## Objective
Set down the listing below verbatim, but only from its first line through the line containing "count: int = 0".

## Given information
- - - -
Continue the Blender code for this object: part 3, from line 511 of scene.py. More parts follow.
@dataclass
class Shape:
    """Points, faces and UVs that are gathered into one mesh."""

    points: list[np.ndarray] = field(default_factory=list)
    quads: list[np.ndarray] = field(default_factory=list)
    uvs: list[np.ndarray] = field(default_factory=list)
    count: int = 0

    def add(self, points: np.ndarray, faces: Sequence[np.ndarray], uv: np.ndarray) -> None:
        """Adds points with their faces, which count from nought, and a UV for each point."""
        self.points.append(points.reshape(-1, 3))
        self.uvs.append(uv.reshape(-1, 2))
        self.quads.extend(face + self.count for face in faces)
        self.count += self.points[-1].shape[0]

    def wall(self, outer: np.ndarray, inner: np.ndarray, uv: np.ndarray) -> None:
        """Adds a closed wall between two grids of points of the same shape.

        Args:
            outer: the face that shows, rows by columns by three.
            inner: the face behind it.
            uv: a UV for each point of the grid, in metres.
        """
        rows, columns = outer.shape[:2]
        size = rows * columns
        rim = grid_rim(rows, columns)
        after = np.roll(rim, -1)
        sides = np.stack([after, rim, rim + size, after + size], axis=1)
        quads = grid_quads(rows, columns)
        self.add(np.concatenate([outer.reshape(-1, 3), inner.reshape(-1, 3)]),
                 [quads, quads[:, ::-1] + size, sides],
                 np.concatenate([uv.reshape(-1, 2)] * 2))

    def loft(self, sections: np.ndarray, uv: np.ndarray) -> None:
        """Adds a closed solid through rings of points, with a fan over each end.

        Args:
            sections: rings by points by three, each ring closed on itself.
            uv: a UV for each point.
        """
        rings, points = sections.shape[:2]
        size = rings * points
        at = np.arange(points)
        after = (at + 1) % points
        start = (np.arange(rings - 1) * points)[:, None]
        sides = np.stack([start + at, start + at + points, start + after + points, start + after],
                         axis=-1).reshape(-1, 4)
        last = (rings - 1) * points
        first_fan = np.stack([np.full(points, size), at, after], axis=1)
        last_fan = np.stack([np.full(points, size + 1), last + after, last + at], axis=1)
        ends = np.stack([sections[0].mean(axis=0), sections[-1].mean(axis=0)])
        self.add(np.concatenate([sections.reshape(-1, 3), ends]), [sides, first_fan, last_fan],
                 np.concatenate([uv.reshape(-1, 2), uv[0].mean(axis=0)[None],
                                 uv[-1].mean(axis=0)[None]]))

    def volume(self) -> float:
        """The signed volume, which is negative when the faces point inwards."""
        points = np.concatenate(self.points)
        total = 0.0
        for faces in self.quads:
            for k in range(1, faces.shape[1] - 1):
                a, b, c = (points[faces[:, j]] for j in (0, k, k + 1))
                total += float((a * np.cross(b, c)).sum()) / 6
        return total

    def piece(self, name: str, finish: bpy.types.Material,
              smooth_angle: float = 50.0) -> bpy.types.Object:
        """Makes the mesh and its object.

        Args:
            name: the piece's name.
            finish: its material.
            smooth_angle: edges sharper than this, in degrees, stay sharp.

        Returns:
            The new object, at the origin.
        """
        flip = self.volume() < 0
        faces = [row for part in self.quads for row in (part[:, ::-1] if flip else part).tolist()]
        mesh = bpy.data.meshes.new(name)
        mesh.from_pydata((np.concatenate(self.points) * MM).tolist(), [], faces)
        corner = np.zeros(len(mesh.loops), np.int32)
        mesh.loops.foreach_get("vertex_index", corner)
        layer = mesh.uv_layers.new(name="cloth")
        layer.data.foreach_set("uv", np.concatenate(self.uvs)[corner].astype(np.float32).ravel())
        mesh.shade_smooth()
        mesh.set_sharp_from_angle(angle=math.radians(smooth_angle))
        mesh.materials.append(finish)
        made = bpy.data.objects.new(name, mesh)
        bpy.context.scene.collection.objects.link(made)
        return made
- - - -
## Result for this task
Continue the Blender code for this object: part 3, from line 511 of scene.py. More parts follow.
@dataclass
class Shape:
    """Points, faces and UVs that are gathered into one mesh."""

    points: list[np.ndarray] = field(default_factory=list)
    quads: list[np.ndarray] = field(default_factory=list)
    uvs: list[np.ndarray] = field(default_factory=list)
    count: int = 0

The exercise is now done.